[DATASET CONTENT]
☆ ☆ ☆ ☆ ☆ ☆ ☆

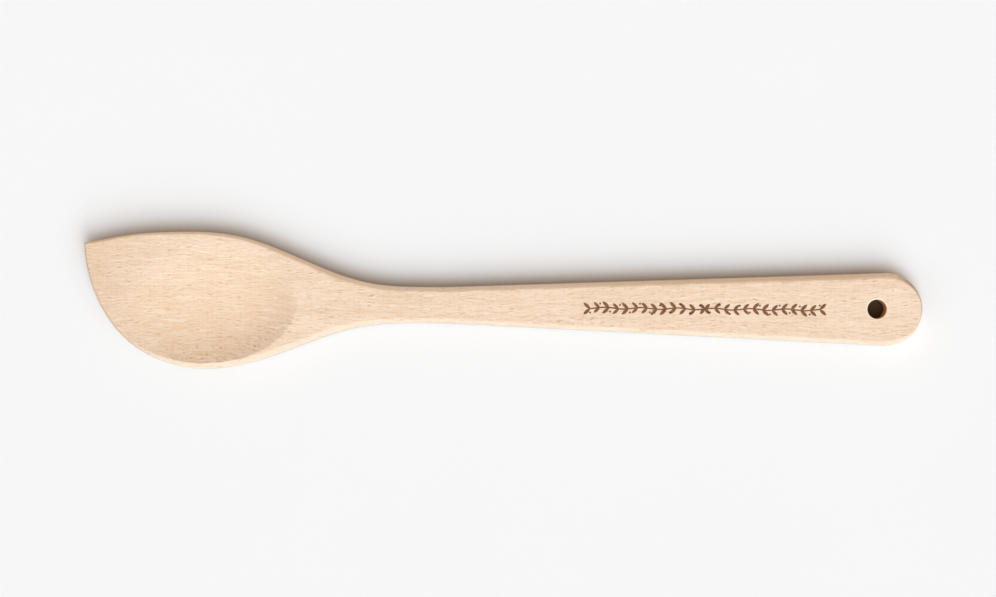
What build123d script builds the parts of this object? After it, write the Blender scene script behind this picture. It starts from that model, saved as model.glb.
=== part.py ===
from build123d import *
from math import asin, atan, comb, cos, degrees, sin
import os

# Overall sizes, in millimetres
overall_length = 300.0
board_thickness = 9.0

# Head, with its reach to either side of the handle's axis
head_length = 122.0
crown_reach = 25.3
belly_reach = 23.55

# Neck and handle
neck_width = 13.0
neck_arc_radius = 360.0
handle_end_width = 26.1

# Hanging hole
hole_diameter = 6.8
hole_setback = 16.3
hole_rim_radius = 0.4

# Dish, measured where it meets the flat of the face
dish_length = 67.8
dish_width = 44.6
dish_depth = 3.8
dish_setback = 42.7
dish_offset = 0.5

# Border of the head, thinned from the back: its thickness at the crown's widest point and at the tip
crown_thickness = 5.0
tip_thickness = 4.3

# Face of the head: how far it falls away at the front, and over what length
face_fall = 1.3
face_fall_run = 24.0

# Rounded edges
face_edge_radius = 1.8
back_edge_radius = 2.2

# One overrun for every cut
overrun = 6.0

# Head outline: shares of the head's length from the tip, and of the swell beyond the neck's own half width
tip_share = 0.834
crown_side_shares = [(0.086, 0.883), (0.287, 1.0), (0.44, 0.944), (0.841, 0.063)]
belly_side_shares = [(0.051, -0.289), (0.136, 0.462), (0.34, 1.0), (0.593, 0.625), (0.779, 0.15)]
crown_side_heading_shares = (1.0, 0.65)
belly_side_heading_shares = (0.008, -1.0)

# Back of the head, in even steps from the front to the neck: shares of its crosswise and lengthwise lift
crosswise_shares = [0.3, 2.0, 0.0, 0.0]
lengthwise_shares = [1.0, 0.0, 0.0, 0.0]

# A rounded edge takes no more than this share of the border's thickness
face_edge_share = 0.43
back_edge_share = 0.53

# The origin lies under the middle of the spoon, so the handle's axis runs a little to one side of it
tip_x = -overall_length / 2
end_x = overall_length / 2
neck_x = tip_x + head_length
axis_y = (belly_reach - crown_reach) / 2
middle_z = board_thickness / 2
tip_reach = tip_share * crown_reach
tip_point = (tip_x, axis_y + tip_reach)

# Handle: a long arc out of the neck on either side, then straight sides that touch the round end
neck_reach = neck_width / 2
end_radius = handle_end_width / 2
end_centre_x = end_x - end_radius
handle_run = end_centre_x - neck_x
arc_centre_reach = neck_reach + neck_arc_radius
centre_distance = (handle_run**2 + arc_centre_reach**2) ** 0.5
side_angle = asin((neck_arc_radius + end_radius) / centre_distance) - atan(arc_centre_reach / handle_run)
straight_x = neck_x + neck_arc_radius * sin(side_angle)
straight_reach = arc_centre_reach - neck_arc_radius * cos(side_angle)
round_x = end_centre_x - end_radius * sin(side_angle)
round_reach = end_radius * cos(side_angle)


def head_points(shares, reach, side):
    """Outline points of one side of the head, from the tip towards the neck."""
    points = []
    for along, across in shares:
        y = axis_y + side * (neck_reach + across * (reach - neck_reach))
        points.append((tip_x + along * head_length, y))
    return points


def heading(shares, reach):
    """Direction in which one side of the head leaves the tip."""
    return (shares[0] * head_length, shares[1] * reach)


def follows_outline(edge):
    """True for the long edges along the outline, and not for seams across it or upright corners."""
    return edge.bounding_box().size.X > neck_reach


# Envelope of the back: level under the neck and handle, lifting to the sides and the front of the head
blank_height = board_thickness + 2 * overrun
front_x = tip_x - overrun
level_x = neck_x + neck_reach
half_span = max(crown_reach, belly_reach) + overrun
last_row = len(crosswise_shares) - 1
row_step = (level_x - front_x) / last_row


def blend(shares, x):
    """What a set of shares comes to at a place along the head."""
    along = (x - front_x) / (level_x - front_x)
    total = 0
    for row, share in enumerate(shares):
        total += share * comb(last_row, row) * along**row * (1 - along) ** (last_row - row)
    return total


crown_x = tip_x + crown_side_shares[1][0] * head_length
crown_lift = board_thickness - crown_thickness
tip_lift = board_thickness - face_fall - tip_thickness
crown_across = blend(crosswise_shares, crown_x) * (crown_reach / half_span) ** 2
tip_across = blend(crosswise_shares, tip_x) * (tip_reach / half_span) ** 2
crown_along = blend(lengthwise_shares, crown_x)
tip_along = blend(lengthwise_shares, tip_x)
balance = crown_along * tip_across - tip_along * crown_across
lengthwise_lift = (crown_lift * tip_across - tip_lift * crown_across) / balance
crosswise_lift = (crown_along * tip_lift - tip_along * crown_lift) / balance

back_rows = []
for row, (across, along) in enumerate(zip(crosswise_shares, lengthwise_shares)):
    row_x = front_x + row * row_step
    lift = across * crosswise_lift
    rise = along * lengthwise_lift
    belly_side = (row_x, axis_y - half_span, rise + lift)
    keel = (row_x, axis_y, rise - lift)
    crown_side = (row_x, axis_y + half_span, rise + lift)
    back_rows.append([belly_side, keel, crown_side])

with BuildPart() as back_envelope:
    extrude(Face.make_bezier_surface(back_rows), amount=blank_height, dir=(0, 0, 1))
    with BuildSketch(Plane.YZ.offset(level_x)):
        with Locations((axis_y, 0)):
            Rectangle(2 * half_span, blank_height, align=(Align.CENTER, Align.MIN))
    extrude(amount=end_x + overrun - level_x)

# Envelope of the face: level, then falling away towards the front in one long arc
fall_x = tip_x + face_fall_run
fall_radius = (face_fall_run**2 + face_fall**2) / (2 * face_fall)
fall_angle = degrees(asin((face_fall_run + overrun) / fall_radius))

with BuildPart() as face_envelope:
    with BuildSketch(Plane.XZ.offset(-half_span)):
        with BuildLine():
            level = Line((end_x + overrun, board_thickness), (fall_x, board_thickness))
            fall = JernArc(level @ 1, level % 1, fall_radius, fall_angle)
            Polyline(fall @ 1, (front_x, -overrun), (end_x + overrun, -overrun), level @ 0)
        make_face()
    extrude(amount=2 * half_span)

# Dish: a shallow hollow turned about an axis across the head, with its own curve in either direction
dish_x = tip_x + dish_setback
dish_y = axis_y + dish_offset
dish_floor = board_thickness - dish_depth
dish_long_radius = (dish_length**2 / 4 + dish_depth**2) / (2 * dish_depth)
dish_cross_radius = (dish_width**2 / 4 + dish_depth**2) / (2 * dish_depth)
turning_axis = Axis((dish_x, dish_y, dish_floor + dish_long_radius), (0, 1, 0))

with BuildPart() as dish:
    with BuildSketch(Plane.YZ.offset(dish_x)):
        with Locations((dish_y, dish_floor + dish_cross_radius)):
            Circle(dish_cross_radius)
        with Locations((dish_y, dish_floor)):
            Rectangle(
                2 * dish_width,
                dish_depth + overrun,
                align=(Align.CENTER, Align.MIN),
                mode=Mode.INTERSECT,
            )
    revolve(axis=turning_axis)

thinnest_border = min(crown_thickness, tip_thickness)
face_radius = min(face_edge_radius, face_edge_share * thinnest_border)
back_radius = min(back_edge_radius, back_edge_share * thinnest_border)

with BuildPart() as spoon:
    # Blank with the plan outline: crown side, handle and round end, then the belly side
    with BuildSketch(Plane.XY.offset(-overrun)):
        with BuildLine():
            crown_neck = (neck_x, axis_y + neck_reach)
            Spline(
                [tip_point] + head_points(crown_side_shares, crown_reach, 1) + [crown_neck],
                tangents=[heading(crown_side_heading_shares, crown_reach), (1, 0)],
                tangent_scalars=[1, 1],
            )
            TangentArc(crown_neck, (straight_x, axis_y + straight_reach), tangent=(1, 0))
            crown_edge = Line((straight_x, axis_y + straight_reach), (round_x, axis_y + round_reach))
            TangentArc(crown_edge @ 1, (round_x, axis_y - round_reach), tangent=crown_edge % 1)
            belly_neck = (neck_x, axis_y - neck_reach)
            Spline(
                [tip_point] + head_points(belly_side_shares, belly_reach, -1) + [belly_neck],
                tangents=[heading(belly_side_heading_shares, belly_reach), (1, 0)],
                tangent_scalars=[1, 1],
            )
            TangentArc(belly_neck, (straight_x, axis_y - straight_reach), tangent=(1, 0))
            Line((straight_x, axis_y - straight_reach), (round_x, axis_y - round_reach))
        make_face()
    extrude(amount=board_thickness + overrun)

    # Carved back and face, with softened borders all round but at the upright corner of the tip
    add(back_envelope.part, mode=Mode.INTERSECT)
    add(face_envelope.part, mode=Mode.INTERSECT)
    borders = spoon.edges().filter_by(follows_outline)
    fillet(borders.filter_by_position(Axis.Z, middle_z, board_thickness), radius=face_radius)
    borders = spoon.edges().filter_by(follows_outline)
    fillet(borders.filter_by_position(Axis.Z, -overrun, middle_z), radius=back_radius)

    # Dish, cut last so that its rim runs out over the softened border on the belly side
    add(dish.part, mode=Mode.SUBTRACT)

    # Hanging hole with a softened rim on both faces
    with Locations((end_x - hole_setback, axis_y, board_thickness)):
        Hole(hole_diameter / 2)
    fillet(spoon.edges(Select.LAST).filter_by(GeomType.CIRCLE), radius=hole_rim_radius)

os.makedirs("parts", exist_ok=True)
spoon.part.label = "spoon"
export_step(spoon.part, "parts/spoon.step")
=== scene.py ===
import math
import bmesh
import bpy
import numpy as np
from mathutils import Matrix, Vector
from mathutils.kdtree import KDTree


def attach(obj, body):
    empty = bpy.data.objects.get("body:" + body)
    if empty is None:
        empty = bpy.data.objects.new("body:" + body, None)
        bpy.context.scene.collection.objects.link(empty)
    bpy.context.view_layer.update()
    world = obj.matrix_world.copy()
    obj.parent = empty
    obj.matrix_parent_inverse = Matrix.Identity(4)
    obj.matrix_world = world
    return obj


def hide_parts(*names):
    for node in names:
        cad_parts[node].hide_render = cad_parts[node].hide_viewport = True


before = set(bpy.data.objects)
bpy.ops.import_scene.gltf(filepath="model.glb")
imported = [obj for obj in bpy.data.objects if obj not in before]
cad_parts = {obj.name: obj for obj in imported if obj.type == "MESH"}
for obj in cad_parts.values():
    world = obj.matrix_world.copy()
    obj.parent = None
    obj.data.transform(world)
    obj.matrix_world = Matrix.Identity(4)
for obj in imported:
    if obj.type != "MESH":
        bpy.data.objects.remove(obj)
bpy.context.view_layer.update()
mm = 0.001
print("frame loaded:", sorted(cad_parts))


# Camera: straight down on the spoon, rolled by a hair
view = {
    "lookAt": (-1.70, 1.62),  # the point under the lens, mm
    "height": 957.0, "topOfBoard": 9.0,
    "mmAcross": 355.6,  # width seen at the board's face
    "roll": 0.551,  # degrees
    "sensor": 36.0, "clipStart": 0.01,
}
cameraData = bpy.data.cameras.new("camera")
cameraData.sensor_width = view["sensor"]
cameraData.lens = view["sensor"] * (view["height"] - view["topOfBoard"]) / view["mmAcross"]
cameraData.clip_start = view["clipStart"]
camera = bpy.data.objects.new("camera", cameraData)
camera.location = (view["lookAt"][0] * mm, view["lookAt"][1] * mm, view["height"] * mm)
camera.rotation_euler = (0, 0, math.radians(view["roll"]))
bpy.context.scene.collection.objects.link(camera)
bpy.context.scene.camera = camera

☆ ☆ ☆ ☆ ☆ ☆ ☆

Reproduce verbatim only the segment of the listing bounded by the line containing "# Dish, cut" and the line containing "obj.data.transform(world)", with both boundary lines included.

    # Dish, cut last so that its rim runs out over the softened border on the belly side
    add(dish.part, mode=Mode.SUBTRACT)

    # Hanging hole with a softened rim on both faces
    with Locations((end_x - hole_setback, axis_y, board_thickness)):
        Hole(hole_diameter / 2)
    fillet(spoon.edges(Select.LAST).filter_by(GeomType.CIRCLE), radius=hole_rim_radius)

os.makedirs("parts", exist_ok=True)
spoon.part.label = "spoon"
export_step(spoon.part, "parts/spoon.step")
=== scene.py ===
import math
import bmesh
import bpy
import numpy as np
from mathutils import Matrix, Vector
from mathutils.kdtree import KDTree


def attach(obj, body):
    empty = bpy.data.objects.get("body:" + body)
    if empty is None:
        empty = bpy.data.objects.new("body:" + body, None)
        bpy.context.scene.collection.objects.link(empty)
    bpy.context.view_layer.update()
    world = obj.matrix_world.copy()
    obj.parent = empty
    obj.matrix_parent_inverse = Matrix.Identity(4)
    obj.matrix_world = world
    return obj


def hide_parts(*names):
    for node in names:
        cad_parts[node].hide_render = cad_parts[node].hide_viewport = True


before = set(bpy.data.objects)
bpy.ops.import_scene.gltf(filepath="model.glb")
imported = [obj for obj in bpy.data.objects if obj not in before]
cad_parts = {obj.name: obj for obj in imported if obj.type == "MESH"}
for obj in cad_parts.values():
    world = obj.matrix_world.copy()
    obj.parent = None
    obj.data.transform(world)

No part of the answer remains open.